The Map That Leads to You: Film Review

KJ Apa looks at Madelyn Cline in The Map That Leads to You

The Map That Leads to You offers beautiful scenery and a romantic setup, but its predictable story and flat characters make it forgettable.


Director: Lasse Hallström
Genre: Drama, Romance
Run Time: 96′
Release Date: August 20, 2025
Where to Watch: Stream it globally on Prime Video

Some love stories sweep you off your feet. Others take you on a picturesque European adventure with a charming stranger, only to gently set you back down exactly where you started, unchanged and a little underwhelmed. The Map That Leads to You, directed by Lasse Hallström, falls into the latter category.

Adapted from J.P. Monninger’s novel, the film tries to deliver a sweeping romance about destiny, heartbreak, and self-discovery, but instead, it plays things so safely that it rarely feels alive.

Heather Mulgrew (Madelyn Cline, of I Know What You Did Last Summer), freshly graduated and set to begin her well-planned adult life, embarks on a final European trip with her best friends. While on a train to Barcelona, she meets Jack (KJ Apa), a mysterious stranger with a deep love for Hemingway and a noticeable air of spontaneity. What begins as flirtation soon turns into an emotional whirlwind that carries them through scenic cities, sun-drenched landscapes, and eventually into deeper questions about life, love, and the future. But secrets and life choices threaten to derail their bond.

The film opens in a familiar place: preparations for a wedding, and a flashback.

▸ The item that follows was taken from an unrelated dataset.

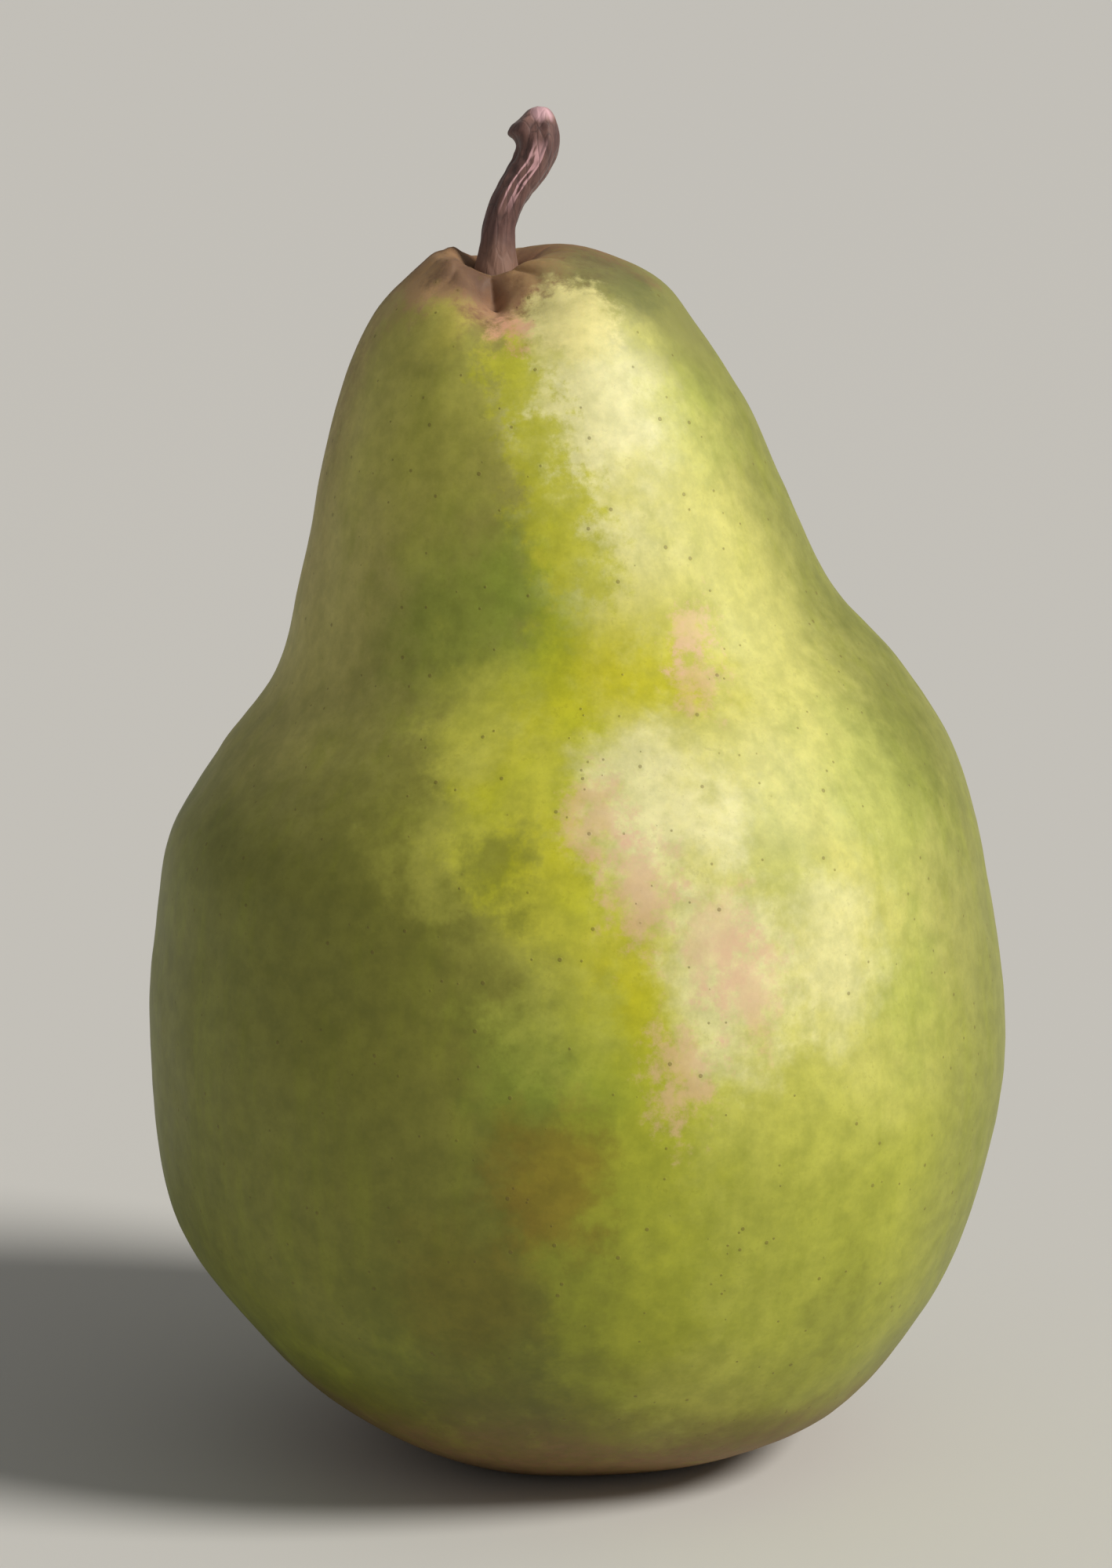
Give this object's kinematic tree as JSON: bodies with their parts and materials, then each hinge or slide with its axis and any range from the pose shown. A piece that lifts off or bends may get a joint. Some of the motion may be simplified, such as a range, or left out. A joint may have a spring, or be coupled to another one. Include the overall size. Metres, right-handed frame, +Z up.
{
  "type": "pear",
  "caption": "Ripe pear standing upright, with a leaning neck, a short curved woody stalk in a cleft at the top and a dried calyx in the basin underneath.",
  "frame": {"origin": "on the table, under the middle of the whole pear's box", "axes": "+Z up from the foot to the stalk's end, +X to the right seen from the front, so the neck leans towards -X and the cleft at the stalk opens towards -Y, the front"},
  "size_m": [0.0724, 0.0716, 0.1137],
  "materials": {
    "skin": "yellow-green pear skin, finely dotted, with a soft waxy sheen and russet at the stalk and round the calyx",
    "stalk_bark": "dull mauve-brown bark with fine ridges",
    "dry_calyx": "dull dry brown, papery"
  },
  "bodies": {
    "root": {"fruit": "skin", "stem": "stalk_bark", "calyx": "dry_calyx"}
  },
  "joints": []
}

A bold “Eight Months Earlier” text catapults us into the heart of Heather’s summer abroad. There’s an initial charm to how she and Jack meet, bonding over literature and wanderlust. Madelyn Cline and KJ Apa have decent chemistry, enough to make their flirtations believable and their connection mildly compelling. Unfortunately, that chemistry doesn’t deepen as the story moves forward, leaving their relationship feeling more like a pleasant surface connection than a love worth rooting for.

KJ Apa and Madelyn Cline lean into each other from across a table in The Map That Leads to You
KJ Apa and Madelyn Cline in The Map That Leads to You (Courtesy of Prime Video, © Amazon Content Services LLC)

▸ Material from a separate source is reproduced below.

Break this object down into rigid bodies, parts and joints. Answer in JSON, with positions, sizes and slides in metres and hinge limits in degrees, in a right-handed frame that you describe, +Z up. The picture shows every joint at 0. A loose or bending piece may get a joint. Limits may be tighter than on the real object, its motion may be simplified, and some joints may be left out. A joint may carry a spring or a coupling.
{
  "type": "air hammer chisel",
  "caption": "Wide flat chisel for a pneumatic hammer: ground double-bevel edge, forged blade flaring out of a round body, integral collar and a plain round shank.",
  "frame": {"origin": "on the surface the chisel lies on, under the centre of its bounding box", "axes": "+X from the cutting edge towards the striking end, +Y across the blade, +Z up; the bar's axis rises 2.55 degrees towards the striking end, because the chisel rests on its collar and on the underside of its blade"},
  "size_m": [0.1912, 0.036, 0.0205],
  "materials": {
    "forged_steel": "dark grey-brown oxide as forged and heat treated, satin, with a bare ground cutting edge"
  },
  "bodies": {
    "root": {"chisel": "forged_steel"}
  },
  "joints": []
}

What does shine is the visual storytelling. The film unfolds like a postcard come to life. Shot on location in Spain and other parts of Europe, the film captures the romance of train rides, city streets, and sunlit coastlines. These places are stunning, and the travelogue feel adds a bit of escapist pleasure. It’s easy to understand the film’s appeal: two attractive people falling in love across beautiful backdrops.

But that’s where the depth ends.

What doesn’t work is nearly everything else. The writing leans heavily on clichés. There’s little here that hasn’t already been done in countless other “summer romance that changes everything” movies. The characters feel more like archetypes than people. Heather is the girl afraid to break out of her perfectly planned life; Jack is the free-spirited guy with a secret. And once that secret is revealed in what should be an emotionally resonant turning point, the impact feels muted, because the film hasn’t earned it. There’s no real complexity to either of them. By the time we reach the big emotional beats, we already know exactly how things will play out.

Even their conversations, which are supposed to reveal their souls, often feel like dialogue taken from a travel-themed Instagram caption. You want to believe in their love story, but it never quite feels lived-in or messy enough to feel true. There’s too much polish; too much hesitation from the writers to take narrative risks.

To be fair, this isn’t a terrible movie; it’s just frustratingly uninspired. Director Lasse Hallström has made more emotionally affecting work in the past, and there’s clearly talent behind the camera here. But The Map That Leads to You lacks ambition. It wants to move you, but it’s too afraid to deviate from the expected path.

In the end, it feels like a travel brochure with a love story stapled to it: pretty to look at, easy to skim, and quickly forgotten.

The Map That Leads to You: Movie Plot & Recap

Synopsis:

A recent college grad meets a charming stranger during a European trip, sparking a romance that tests her future plans and emotional resolve.

Pros:

  • Beautiful European scenery
  • Solid chemistry between leads
  • High production value

Cons:

  • Paper-thin characters
  • Predictable and cliché storytelling
  • Emotionally flat

The Map That Leads to You will be available to stream globally on Prime Video from August 20, 2025.